Совсем немного
2 мая 2019 г. в 16:21
Внимательно наблюдаю за юношей исподлобья, украдкой, но одновременно зная, что он видит. Иногда мне вообще кажется, что он видит все, даже если притворяется, что чего-то там не заметил. Просто любит иногда давать другим шанс показать себя. Впрочем, и раньше Локвуд казался мне идеальным во всем, это просто спустя годы жизни и работы вместе, бок о бок, стали видны детали. Не недостатки.

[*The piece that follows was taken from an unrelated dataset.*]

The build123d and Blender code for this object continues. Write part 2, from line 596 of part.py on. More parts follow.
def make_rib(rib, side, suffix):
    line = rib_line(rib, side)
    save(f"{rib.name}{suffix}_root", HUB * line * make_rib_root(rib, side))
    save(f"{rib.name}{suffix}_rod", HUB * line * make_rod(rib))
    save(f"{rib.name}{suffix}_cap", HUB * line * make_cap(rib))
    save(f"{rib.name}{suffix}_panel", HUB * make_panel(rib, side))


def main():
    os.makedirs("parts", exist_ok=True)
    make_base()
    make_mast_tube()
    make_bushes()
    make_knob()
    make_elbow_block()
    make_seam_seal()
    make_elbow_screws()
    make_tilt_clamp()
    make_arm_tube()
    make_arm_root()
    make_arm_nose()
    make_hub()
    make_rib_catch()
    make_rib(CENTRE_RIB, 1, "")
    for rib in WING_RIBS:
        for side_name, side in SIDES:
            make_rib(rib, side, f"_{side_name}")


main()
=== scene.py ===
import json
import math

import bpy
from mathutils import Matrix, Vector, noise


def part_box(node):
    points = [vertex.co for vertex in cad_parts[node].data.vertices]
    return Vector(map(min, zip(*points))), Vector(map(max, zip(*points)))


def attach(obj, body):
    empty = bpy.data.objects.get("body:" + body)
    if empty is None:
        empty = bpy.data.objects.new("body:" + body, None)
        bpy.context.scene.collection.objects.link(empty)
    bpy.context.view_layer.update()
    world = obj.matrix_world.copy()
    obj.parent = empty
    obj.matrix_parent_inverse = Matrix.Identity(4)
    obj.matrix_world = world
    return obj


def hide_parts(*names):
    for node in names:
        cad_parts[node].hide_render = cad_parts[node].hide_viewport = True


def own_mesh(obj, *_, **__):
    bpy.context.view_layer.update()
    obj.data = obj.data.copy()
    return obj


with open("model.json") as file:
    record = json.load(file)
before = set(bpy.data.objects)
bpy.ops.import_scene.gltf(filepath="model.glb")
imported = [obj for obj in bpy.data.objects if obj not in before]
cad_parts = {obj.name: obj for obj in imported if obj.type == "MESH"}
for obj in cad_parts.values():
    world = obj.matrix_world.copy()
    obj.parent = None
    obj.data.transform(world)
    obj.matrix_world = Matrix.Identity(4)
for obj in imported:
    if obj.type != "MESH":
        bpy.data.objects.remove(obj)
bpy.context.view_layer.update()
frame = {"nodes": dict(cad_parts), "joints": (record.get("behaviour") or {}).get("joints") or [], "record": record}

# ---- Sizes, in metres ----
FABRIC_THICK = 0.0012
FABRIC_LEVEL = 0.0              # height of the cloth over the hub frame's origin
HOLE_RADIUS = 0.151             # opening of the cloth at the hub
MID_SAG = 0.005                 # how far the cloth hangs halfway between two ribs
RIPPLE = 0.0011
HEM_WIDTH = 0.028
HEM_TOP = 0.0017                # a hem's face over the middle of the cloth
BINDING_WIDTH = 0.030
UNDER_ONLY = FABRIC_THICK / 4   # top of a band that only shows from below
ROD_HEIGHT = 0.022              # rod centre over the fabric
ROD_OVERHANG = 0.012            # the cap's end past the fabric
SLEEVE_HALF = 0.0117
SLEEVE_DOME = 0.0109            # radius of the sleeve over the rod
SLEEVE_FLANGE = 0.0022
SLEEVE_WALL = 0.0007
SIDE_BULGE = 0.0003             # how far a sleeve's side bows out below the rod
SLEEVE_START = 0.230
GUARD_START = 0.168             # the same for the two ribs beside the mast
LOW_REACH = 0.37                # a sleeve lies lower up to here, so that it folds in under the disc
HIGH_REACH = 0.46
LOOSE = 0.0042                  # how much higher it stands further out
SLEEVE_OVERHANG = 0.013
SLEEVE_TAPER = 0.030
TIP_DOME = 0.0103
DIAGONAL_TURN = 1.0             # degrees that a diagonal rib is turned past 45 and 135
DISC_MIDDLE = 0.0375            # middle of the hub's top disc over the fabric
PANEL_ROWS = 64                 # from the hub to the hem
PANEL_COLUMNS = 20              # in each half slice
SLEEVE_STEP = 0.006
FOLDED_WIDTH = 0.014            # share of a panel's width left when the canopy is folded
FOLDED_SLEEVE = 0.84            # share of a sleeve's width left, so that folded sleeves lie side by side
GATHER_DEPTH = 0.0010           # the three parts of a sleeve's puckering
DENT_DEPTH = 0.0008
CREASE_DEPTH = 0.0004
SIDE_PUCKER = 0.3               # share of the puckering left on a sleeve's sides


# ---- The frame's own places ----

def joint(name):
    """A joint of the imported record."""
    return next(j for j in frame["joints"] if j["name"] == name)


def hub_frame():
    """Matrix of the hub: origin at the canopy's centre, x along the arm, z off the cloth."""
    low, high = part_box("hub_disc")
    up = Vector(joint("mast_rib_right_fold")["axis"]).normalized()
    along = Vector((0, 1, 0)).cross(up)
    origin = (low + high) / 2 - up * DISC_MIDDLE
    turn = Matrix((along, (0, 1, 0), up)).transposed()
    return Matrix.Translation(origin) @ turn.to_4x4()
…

Детали.
У него изнеможденный, но в принципе расслабленный вид человека, который заманался на двух работах и, придя, наконец, домой, расслабился на любимой кровати. Когда по телу разливается приятная, прямо блаженная истома, когда позвоночник ноет и расслабляется, и ты мысленно говоришь то ли ему, то ли себе: "Вот так, вот так хорошо". Худое лицо выглядит болезненно бледным, черные отросшие пряди обрамляют виски и неряшливо падают на лоб. Глаза рассеянно изучают пустую чайную чашку, и блеск в этих глазах появился лишь тогда, когда я вошла в кухню. Локвуд словно проснулся, хоть и не спал уже почти двое суток.

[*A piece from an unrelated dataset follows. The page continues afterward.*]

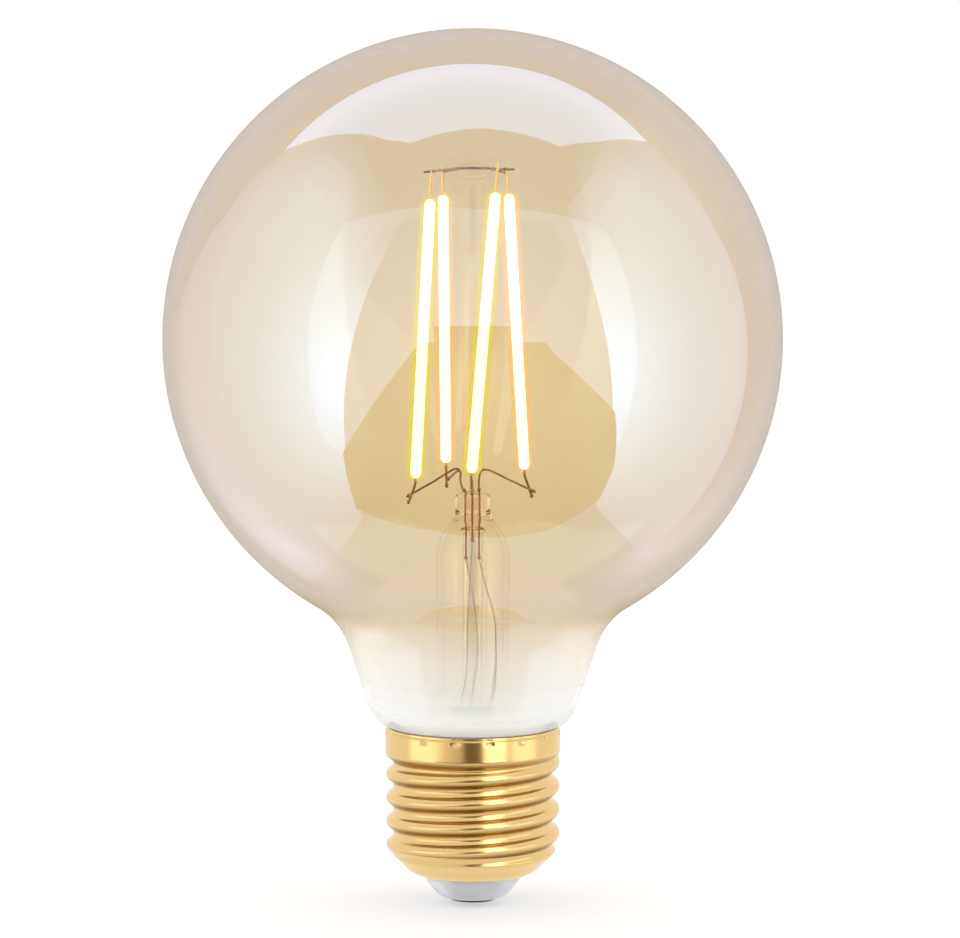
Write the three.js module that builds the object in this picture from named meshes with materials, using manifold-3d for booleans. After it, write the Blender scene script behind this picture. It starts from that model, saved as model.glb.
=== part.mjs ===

— Что я хотел сделать, я забыл? — тянет он столь же растерянно и поднимает на меня взгляд. Слегка качаю головой и прохожу к кухонным шкафам, вынуждая юношу сесть движением руки.
— Чаю заварить ты хотел. Сядь, сама заварю.

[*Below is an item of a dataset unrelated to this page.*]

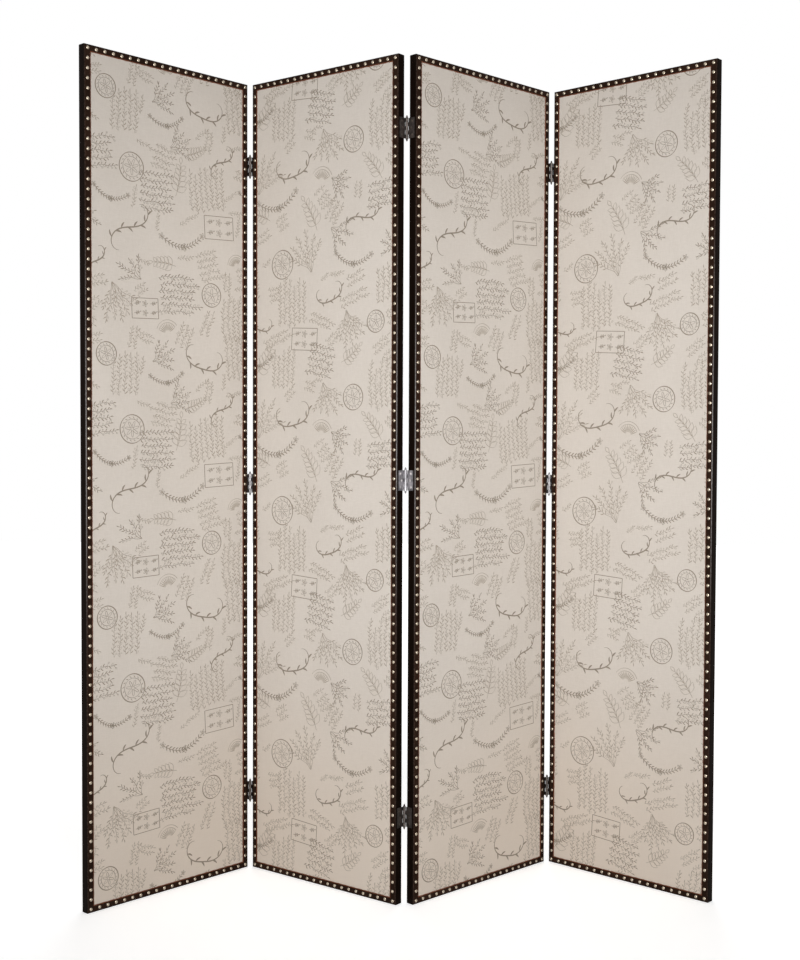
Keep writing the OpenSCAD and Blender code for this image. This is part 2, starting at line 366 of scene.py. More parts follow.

Локвуд послушно падает — именно падает, а не садится — на стул и снова берется пальцами за чашку. Разобравшись с новой коробочкой чая, достаю пакетики, бросаю сразу три в заварной чайник и заливаю кипятком. Из окна на кухню проникает яркий солнечный свет. Он греет мои руки, блестит на круглом боку чайника, делает рубашку Локвуда не просто белой, а ослепительно белоснежной. Терпеливо жду, пока вода из прозрачной превратится в насыщенный бордово-коричневый. Наконец, возвращаюсь к столу и аккуратно наливаю в наши чашки заварку, затем кипяток. Садиться на место как-то не спешу, засмотревшись на Локвуда.
Сначала он сидит, не двигаясь, а затем поворачивает и чуть поднимает голову, чтобы увидеть мое лицо. Почти одновременно с этим я кладу ладонь на его плечо и чуть сжимаю, чувствуя тепло.
— Все будет хорошо, Локвуд. Ты знаешь нашего Джорджа. Он обязательно выкарабкается. Похрапит дольше обычного, что уж с этого?
Локвуд усмехается на мою попытку пошутить, буквально еще пару секунд гладит пальцем край своей чашки, а потом, когда я уже собралась усесться на свое место и продолжить расспрос, вдруг повернулся ко мне корпусом и мягко обхватил меня руками. Уткнулся лицом куда-то в солнечное сплетение, повозился, вздохнул, прижался к пижамной кофте щекой. Я замерла и уставилась на дверной косяк нашего черного входа, через который в дом на Портленд-Роу, 35 обычно проникает небезызвестная Фло Боунс.
— Можно мы побудем вот так, Люси? Совсем немного, — едва слышно бормочет Локвуд, и сейчас он похож на сонного кота, приластившегося к хозяину. Обычно гордого, независимого, вечно где-то шастающего кота, чье мурчание услышать — словно получить благословение богов.
Сбросив с себя оцепенение, улыбаюсь краешками губ и опускаю руки сначала на взлохмаченную голову, а потом, погладив ее ладонями, соскальзываю на расслабленные плечи.
— Ну, если немного...
Из сада на кухню проникает солнечный свет. Он падает на мою спину и очень приятно согревает ее, шею, бедра. Но еще теплее спереди, и не только там, где ко мне прижимается Локвуд. Больше всего теплее сейчас в груди, как раз там, где находится и ритмично бьется мое сердце.